« Soit il y a mobilisation générale, soit il y a mexicanisation de la France » a dit le ministre de l’Intérieur Bruno Retailleau après la fusillade autour d’un restaurant de Poitiers qui a fait un mort dans la nuit du 31 octobre au 1er novembre, à propos de drogue assure-t-on. Il a aussi parlé d’« hyperviolence », de « narco-enclaves » et de « point de bascule », estimant que la puissance publique serait sur le point de succomber devant la force des trafiquants de drogue. Le maire de Poitiers, l’écologiste Léonore Moncond’huy, lui demande de « rectifier » son point de vue : selon elle, l’adolescent tué n’aurait rien à voir avec le trafic de drogue. Pour sa part, elle voit dans la fusillade « un épisode inédit », qui « témoigne d’une évolution assez lourde de la société ». Quant au député local Sacha Houlié, ancien socialiste et macroniste, il juge l’affaire « symptomatique de la gangrène consécutive à l’extension du trafic de stupéfiants ». Quant au préfet, il note la « présence de bandes rivales », des « points de deal », et un quartier « d’ordinaire tranquille » qui « mobilise beaucoup de police ».
En somme, tous ceux qui dirigent, représentent et protègent les habitants de Poitiers participent à une sorte de cérémonie de déni magique : il s’agit de ne pas nommer correctement ce que l’on voit.

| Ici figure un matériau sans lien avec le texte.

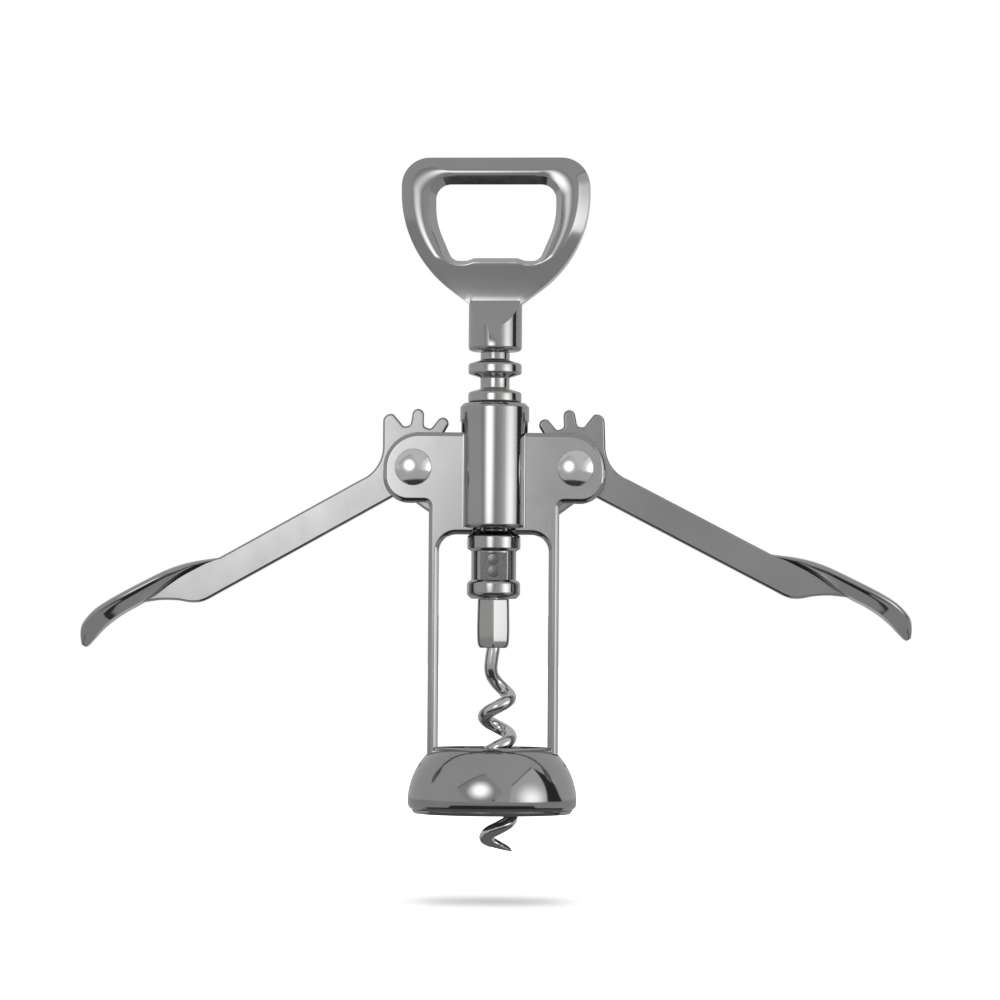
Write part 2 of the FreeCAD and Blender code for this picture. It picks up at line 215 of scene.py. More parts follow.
def inset(points: Sequence[Pair], distance: float) -> list[Pair]:
    """Return a counter-clockwise outline moved inward by distance, with mitred corners.

    Args:
        points: The outline.
        distance: How far inward, negative for outward.

    Returns:
        The moved outline.
    """
    moved = []
    for i, (x, z) in enumerate(points):
        before, after = points[i - 1], points[(i + 1) % len(points)]
        ax, az = unit(x - before[0], z - before[1])
        bx, bz = unit(after[0] - x, after[1] - z)
        scale = distance / max(1 + ax * bx + az * bz, 0.35)
        moved.append((x - (az + bz) * scale, z + (ax + bx) * scale))
    return moved


def rim_levels(half_depth: float, width: float, drop: float, ease: float) -> list[Pair]:
    """Return the (inset, y) levels of a plate with a bevelled rim, front to back.

    Args:
        half_depth: Half the plate's thickness.
        width: How far the bevel reaches in from the edge.
        drop: How far the bevel reaches back from the face.
        ease: Size of the soft corner at each end of the bevel.

    Returns:
        Levels from the front face to the back face.
    """
    share = ease / max(width, drop)
    front = [
        (width + ease, -half_depth),
        (width + 0.35 * ease, -half_depth + 0.06 * ease),
        (width * (1 - share * 0.7), -half_depth + drop * share * 0.7),
        (width * share * 0.7, -half_depth + drop * (1 - share * 0.7)),
        (0.06 * ease, -half_depth + drop + 0.35 * ease),
        (0.0, -half_depth + drop + ease),
    ]
    return front + [(d, -y) for d, y in reversed(front)]


# ---------------------------------------------------------------------------
# Meshes
# ---------------------------------------------------------------------------

def put(name: str, data: bpy.types.ID) -> bpy.types.Object:
    """Return a new object that shows the data in the scene.

    Args:
        name: The object's name.
        data: The mesh, light or camera that it shows.

    Returns:
        The new object.
    """
    item = bpy.data.objects.new(name, data)
    bpy.context.scene.collection.objects.link(item)
    return item


class Shell:
    """A surface grown ring by ring, in millimetres."""

    def __init__(self) -> None:
        """Start with nothing."""
        self.points: list[Triple] = []
        self.faces: list[list[int]] = []

    def ring(self, points: Sequence[Triple]) -> list[int]:
        """Add a ring of points and return their numbers.

        Args:
            points: The ring's points in order.

        Returns:
            The points' numbers.
        """
        start = len(self.points)
        self.points += points
        return list(range(start, start + len(points)))

    def pole(self, point: Triple, count: int) -> list[int]:
        """Add one point that stands for a whole ring."""
        self.points.append(point)
        return [len(self.points) - 1] * count

    def bridge(self, first: Sequence[int], second: Sequence[int]) -> None:
        """Join two closed rings of equally many points with faces.

        Args:
            first: Point numbers of one ring.
            second: Point numbers of the other ring.
        """
        count = len(first)
        for i in range(count):
            j = (i + 1) % count
            corners = dict.fromkeys([first[i], first[j], second[j], second[i]])
            self.faces.append(list(corners))

    def cap(self, ring: Sequence[int]) -> None:
        """Close a ring with one face."""
        self.faces.append(list(ring))

    def stack(self, rings: Sequence[Sequence[int]], capped: bool = True) -> None:
        """Join rings one to the next, and close the first and the last if capped.

        Args:
            rings: Point numbers, ring by ring.
            capped: Whether the two end rings are closed.
        """
        for first, second in zip(rings, rings[1:]):
            self.bridge(first, second)
        if capped:
            self.cap(rings[0])
            self.cap(rings[-1])

    def build(self, name: str) -> bpy.types.Object:
        """Return the surface as an object with its normals facing out.

        Args:
            name: Name of the object and its mesh.

        Returns:
            The new object.
        """
        mesh = bpy.data.meshes.new(name)
        mesh.from_pydata([(x * MM, y * MM, z * MM) for x, y, z in self.points], [], self.faces)
        solid = bmesh.new()
        solid.from_mesh(mesh)
        bmesh.ops.recalc_face_normals(solid, faces=solid.faces)
        solid.to_mesh(mesh)
        solid.free()
        return put(name, mesh)


def skin(name: str, rows: Sequence[Sequence[Triple]]) -> bpy.types.Object:
    """Return a closed piece whose skin runs from row to row of points, capped at both ends.

    Args:
        name: The piece's name.
        rows: Rows of equally many points, from end to end.

    Returns:
        The closed piece.
    """
    shell = Shell()
    shell.stack([shell.ring(row) for row in rows])
    return shell.build(name)


def plate(name: str, points: list[Pair], levels: Sequence[Pair]) -> bpy.types.Object:
    """Return a plate cut to an XZ outline, through (inset, y) levels from front to back."""
    loop = counter_clockwise(points)
    return skin(name, [[(x, y, z) for x, z in inset(loop, d)] for d, y in levels])


def box(name: str, low: Triple, high: Triple) -> bpy.types.Object:
    """Return a plain block, used only to cut other pieces."""
    (x0, y0, z0), (x1, y1, z1) = low, high
    return skin(name, [[(x0, y0, z), (x1, y0, z), (x1, y1, z), (x0, y1, z)] for z in (z0, z1)])


def turned(name: str, profile: Sequence[Pair], axis: Axis = Axis.UPRIGHT, centre: Triple = (0, 0, 0),
           segments: int = 144) -> bpy.types.Object:
    """Return a piece turned about an axis.

    Args:
        name: The piece's name.
        profile: (radius, height) points; one that starts on the axis also ends there.
        axis: The axis to turn about.
        centre: A point on the axis, where height is zero.
        segments: Faces around the axis.

    Returns:
        The turned object.
    """
    shell = Shell()
    on_axis = 1e-6
    rings = []
    for radius, height in profile:
        spots = []
        for i in range(segments):
            a = math.tau * i / segments
            u, v = radius * math.cos(a), radius * math.sin(a)
            dx, dy, dz = (u, v, height) if axis is Axis.UPRIGHT else (u, height, v)
            spots.append((centre[0] + dx, centre[1] + dy, centre[2] + dz))
        rings.append(shell.pole(spots[0], segments) if radius < on_axis else shell.ring(spots))
    hollow = profile[0][0] > on_axis
    shell.stack(rings + rings[:1] if hollow else rings, capped=False)
    return shell.build(name)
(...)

Soit l’on décrit des faits sans en donner d’explication, soit on impute la chose au seul trafic de drogue.
Ni mexicanisation ni libanisation : invasion et trahison
Or, deux autres faits divers ont marqué ces jours derniers. Le meurtre d’un rugbyman de 20 ans, qui appartenait au même club que Thomas, l’adolescent saigné lors d’un bal à Crépol. Dira-t-on place Beauvau que c’est un « drame du rugby » ? Et deux nuits d’émeutes à Rieux-la-Pape près de Lyon où l’on a notamment incendié des bus et attaqué la police : est-ce « symptomatique du désœuvrement des adolescents » ? Il est urgent de nommer correctement les choses si l’on prétend les combattre. Mexicanisation ne convient pas. Libanisation ? Non plus. Le pays n’est pas divisé officiellement en communautés confessionnelles, et l’Etat et l’armée existent encore. Balkanisation ? Ne convient pas plus. Il faut aller au plus simple. On dira invasion du territoire et impuissance de la puissance publique. Dans la meilleure des hypothèses (faisons confiance, par méthode, à Bruno Retailleau), par faiblesse et incompétence. La plupart du temps, et Macron vient de nous en donner des exemples lors de sa pantalonnade au Maroc, par trahison. Un double fait judiciaire indique la pente profonde de nos élites : un an après la mort de Thomas à Crépol, l’enquête sur ses assaillants n’a pas avancé et son meurtrier court toujours, mais neuf internautes ayant diffusé les noms et adresses de suspects ont été jugés et condamnés, dont certains à de la prison : tel est l’état du droit et de ses agents aujourd’hui en France.